§ **Task prompt**
Search the material below for the word "starts". Copy every line that has it.

(Modeling code records)

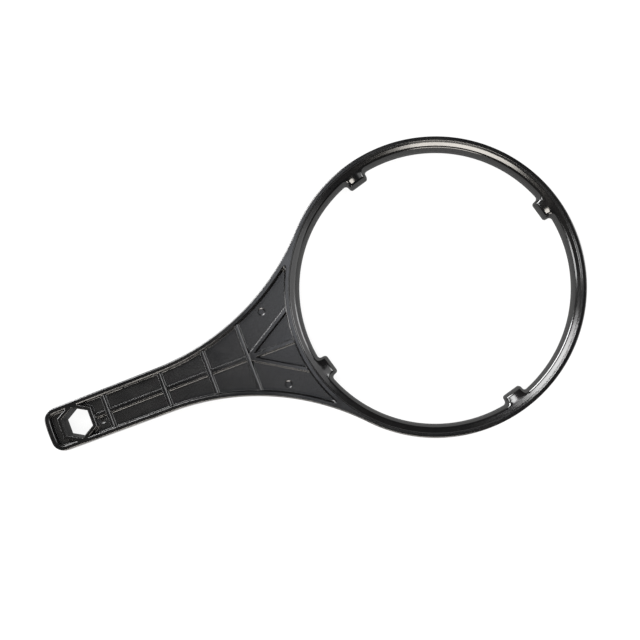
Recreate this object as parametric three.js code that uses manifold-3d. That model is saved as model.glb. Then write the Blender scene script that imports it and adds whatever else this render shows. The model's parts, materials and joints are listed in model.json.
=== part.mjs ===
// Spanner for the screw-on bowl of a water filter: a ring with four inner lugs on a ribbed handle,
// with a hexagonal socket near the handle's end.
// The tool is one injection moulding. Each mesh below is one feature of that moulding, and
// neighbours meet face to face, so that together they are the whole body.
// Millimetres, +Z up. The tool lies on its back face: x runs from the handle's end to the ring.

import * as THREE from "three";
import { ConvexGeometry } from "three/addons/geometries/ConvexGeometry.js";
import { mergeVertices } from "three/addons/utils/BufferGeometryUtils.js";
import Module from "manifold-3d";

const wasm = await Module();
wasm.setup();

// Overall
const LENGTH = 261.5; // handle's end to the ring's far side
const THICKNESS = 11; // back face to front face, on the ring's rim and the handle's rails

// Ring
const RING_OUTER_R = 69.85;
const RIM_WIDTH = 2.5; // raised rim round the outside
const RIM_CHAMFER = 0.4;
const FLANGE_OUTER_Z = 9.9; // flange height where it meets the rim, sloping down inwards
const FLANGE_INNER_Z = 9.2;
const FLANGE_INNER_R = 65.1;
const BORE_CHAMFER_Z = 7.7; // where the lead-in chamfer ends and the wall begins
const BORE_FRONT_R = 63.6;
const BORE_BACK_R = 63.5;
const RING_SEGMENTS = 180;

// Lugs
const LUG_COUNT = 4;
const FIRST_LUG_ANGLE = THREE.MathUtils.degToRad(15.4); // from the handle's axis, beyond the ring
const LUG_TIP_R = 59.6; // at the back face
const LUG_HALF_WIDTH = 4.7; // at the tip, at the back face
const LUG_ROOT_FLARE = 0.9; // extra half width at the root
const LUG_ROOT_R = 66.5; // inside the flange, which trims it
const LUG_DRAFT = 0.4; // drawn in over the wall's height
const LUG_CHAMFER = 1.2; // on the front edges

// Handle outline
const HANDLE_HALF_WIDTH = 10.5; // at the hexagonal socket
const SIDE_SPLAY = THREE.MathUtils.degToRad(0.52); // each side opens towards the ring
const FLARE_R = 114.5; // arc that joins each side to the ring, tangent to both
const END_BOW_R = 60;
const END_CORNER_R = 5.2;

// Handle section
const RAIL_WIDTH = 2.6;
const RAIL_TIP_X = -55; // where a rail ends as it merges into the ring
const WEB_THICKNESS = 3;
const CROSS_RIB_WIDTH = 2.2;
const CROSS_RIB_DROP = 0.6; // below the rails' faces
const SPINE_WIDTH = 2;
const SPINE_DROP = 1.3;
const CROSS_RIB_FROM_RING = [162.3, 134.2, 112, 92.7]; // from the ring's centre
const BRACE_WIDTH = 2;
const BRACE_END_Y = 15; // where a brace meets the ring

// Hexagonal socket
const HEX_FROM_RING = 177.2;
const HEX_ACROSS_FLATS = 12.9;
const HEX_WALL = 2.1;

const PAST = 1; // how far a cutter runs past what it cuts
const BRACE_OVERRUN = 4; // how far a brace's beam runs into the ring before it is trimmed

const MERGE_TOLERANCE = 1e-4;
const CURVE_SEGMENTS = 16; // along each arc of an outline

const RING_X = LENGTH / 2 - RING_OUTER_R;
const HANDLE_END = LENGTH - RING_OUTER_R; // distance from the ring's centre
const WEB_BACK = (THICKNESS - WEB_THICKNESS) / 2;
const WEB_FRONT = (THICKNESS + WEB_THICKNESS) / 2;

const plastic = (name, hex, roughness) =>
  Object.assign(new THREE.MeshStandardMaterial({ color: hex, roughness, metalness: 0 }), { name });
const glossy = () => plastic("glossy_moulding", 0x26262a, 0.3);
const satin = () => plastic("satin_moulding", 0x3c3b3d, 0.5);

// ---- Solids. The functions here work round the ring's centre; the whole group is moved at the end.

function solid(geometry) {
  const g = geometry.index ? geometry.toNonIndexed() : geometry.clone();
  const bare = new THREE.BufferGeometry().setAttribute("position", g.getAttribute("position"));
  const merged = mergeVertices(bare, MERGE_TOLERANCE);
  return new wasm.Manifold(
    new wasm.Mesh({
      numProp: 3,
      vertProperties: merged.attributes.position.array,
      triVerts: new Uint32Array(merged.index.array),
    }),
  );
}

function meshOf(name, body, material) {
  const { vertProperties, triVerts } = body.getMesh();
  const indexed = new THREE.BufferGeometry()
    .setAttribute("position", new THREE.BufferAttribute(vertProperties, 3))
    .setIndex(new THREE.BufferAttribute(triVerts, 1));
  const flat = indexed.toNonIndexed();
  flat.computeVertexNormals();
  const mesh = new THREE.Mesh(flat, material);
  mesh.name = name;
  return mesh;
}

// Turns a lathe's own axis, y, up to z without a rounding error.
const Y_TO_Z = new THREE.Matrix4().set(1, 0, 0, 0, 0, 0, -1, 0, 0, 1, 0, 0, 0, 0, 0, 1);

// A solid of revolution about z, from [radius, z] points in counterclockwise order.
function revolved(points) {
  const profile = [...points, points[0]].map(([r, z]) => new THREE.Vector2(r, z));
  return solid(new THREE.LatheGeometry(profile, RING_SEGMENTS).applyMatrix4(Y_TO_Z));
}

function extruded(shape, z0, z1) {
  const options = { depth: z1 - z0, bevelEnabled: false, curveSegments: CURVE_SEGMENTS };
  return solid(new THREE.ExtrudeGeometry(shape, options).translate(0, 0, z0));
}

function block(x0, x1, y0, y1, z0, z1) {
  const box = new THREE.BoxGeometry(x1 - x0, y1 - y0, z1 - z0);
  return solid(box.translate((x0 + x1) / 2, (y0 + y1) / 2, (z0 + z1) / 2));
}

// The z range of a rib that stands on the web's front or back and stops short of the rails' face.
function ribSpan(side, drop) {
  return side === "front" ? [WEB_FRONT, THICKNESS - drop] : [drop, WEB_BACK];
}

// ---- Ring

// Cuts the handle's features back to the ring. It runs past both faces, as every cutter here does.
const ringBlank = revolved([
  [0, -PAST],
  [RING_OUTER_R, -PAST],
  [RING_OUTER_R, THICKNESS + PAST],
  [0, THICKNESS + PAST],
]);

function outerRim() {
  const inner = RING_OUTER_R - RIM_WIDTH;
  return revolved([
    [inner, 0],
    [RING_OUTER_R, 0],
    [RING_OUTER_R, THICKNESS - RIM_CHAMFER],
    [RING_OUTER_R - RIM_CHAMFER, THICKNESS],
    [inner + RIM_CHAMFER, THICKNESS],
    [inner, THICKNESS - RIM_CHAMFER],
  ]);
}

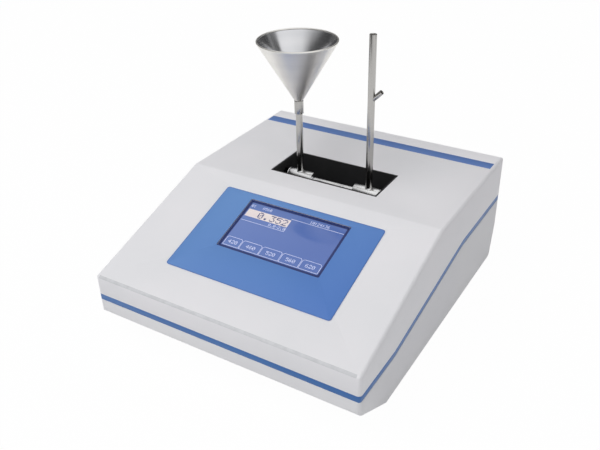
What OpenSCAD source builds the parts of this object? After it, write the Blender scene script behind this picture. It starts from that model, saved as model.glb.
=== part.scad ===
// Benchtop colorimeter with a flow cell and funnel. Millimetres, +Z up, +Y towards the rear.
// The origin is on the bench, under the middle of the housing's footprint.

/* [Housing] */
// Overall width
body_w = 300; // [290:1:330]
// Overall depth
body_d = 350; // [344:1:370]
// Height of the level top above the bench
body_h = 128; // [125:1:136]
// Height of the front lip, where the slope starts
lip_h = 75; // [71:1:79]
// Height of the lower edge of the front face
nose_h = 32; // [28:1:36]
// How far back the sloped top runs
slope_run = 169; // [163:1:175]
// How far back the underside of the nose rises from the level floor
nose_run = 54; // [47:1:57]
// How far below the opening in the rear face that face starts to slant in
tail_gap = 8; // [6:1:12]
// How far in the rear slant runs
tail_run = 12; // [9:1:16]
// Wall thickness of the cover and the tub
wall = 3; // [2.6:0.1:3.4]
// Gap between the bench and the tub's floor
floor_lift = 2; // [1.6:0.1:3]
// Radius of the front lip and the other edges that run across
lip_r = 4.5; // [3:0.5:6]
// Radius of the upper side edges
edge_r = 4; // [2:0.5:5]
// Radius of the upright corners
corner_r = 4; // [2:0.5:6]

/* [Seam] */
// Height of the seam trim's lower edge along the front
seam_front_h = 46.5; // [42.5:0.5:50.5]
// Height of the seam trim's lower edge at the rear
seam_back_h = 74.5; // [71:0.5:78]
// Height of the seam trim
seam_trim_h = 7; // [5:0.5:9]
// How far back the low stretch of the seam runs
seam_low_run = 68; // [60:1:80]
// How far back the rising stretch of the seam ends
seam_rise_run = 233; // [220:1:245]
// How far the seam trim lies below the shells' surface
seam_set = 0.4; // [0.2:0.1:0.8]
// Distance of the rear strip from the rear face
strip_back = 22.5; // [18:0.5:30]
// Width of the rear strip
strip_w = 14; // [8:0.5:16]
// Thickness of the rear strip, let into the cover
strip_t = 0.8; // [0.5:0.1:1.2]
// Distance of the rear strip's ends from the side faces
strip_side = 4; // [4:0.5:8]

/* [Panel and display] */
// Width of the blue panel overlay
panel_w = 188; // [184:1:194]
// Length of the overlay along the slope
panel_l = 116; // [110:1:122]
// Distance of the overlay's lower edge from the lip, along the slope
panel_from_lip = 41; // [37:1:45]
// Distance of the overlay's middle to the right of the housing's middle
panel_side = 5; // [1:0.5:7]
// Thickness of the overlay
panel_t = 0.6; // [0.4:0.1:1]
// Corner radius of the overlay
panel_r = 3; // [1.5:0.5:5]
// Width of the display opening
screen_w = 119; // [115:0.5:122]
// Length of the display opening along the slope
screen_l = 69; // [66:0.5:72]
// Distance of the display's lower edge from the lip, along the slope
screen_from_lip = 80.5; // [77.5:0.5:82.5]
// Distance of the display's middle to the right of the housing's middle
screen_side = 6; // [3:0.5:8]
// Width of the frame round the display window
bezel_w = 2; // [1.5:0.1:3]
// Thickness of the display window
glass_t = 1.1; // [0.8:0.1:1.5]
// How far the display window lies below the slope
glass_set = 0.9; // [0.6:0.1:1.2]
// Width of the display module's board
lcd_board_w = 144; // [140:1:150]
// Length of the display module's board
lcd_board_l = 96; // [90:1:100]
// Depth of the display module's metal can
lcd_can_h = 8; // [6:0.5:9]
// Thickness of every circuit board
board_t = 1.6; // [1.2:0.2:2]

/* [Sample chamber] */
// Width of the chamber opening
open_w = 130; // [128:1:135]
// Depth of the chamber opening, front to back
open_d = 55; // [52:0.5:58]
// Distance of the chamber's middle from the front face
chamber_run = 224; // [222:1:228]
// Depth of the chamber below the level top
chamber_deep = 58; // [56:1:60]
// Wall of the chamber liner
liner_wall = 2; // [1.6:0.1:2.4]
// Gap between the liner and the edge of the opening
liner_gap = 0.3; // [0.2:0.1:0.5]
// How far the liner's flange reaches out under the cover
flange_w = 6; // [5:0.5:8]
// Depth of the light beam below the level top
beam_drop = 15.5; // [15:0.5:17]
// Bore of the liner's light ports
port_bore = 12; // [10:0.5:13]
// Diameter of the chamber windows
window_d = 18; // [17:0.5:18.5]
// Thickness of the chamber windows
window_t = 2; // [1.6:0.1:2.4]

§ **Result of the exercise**
What OpenSCAD source builds the parts of this object? After it, write the Blender scene script behind this picture. It starts from that model, saved as model.glb.
// Height of the front lip, where the slope starts
// How far below the opening in the rear face that face starts to slant in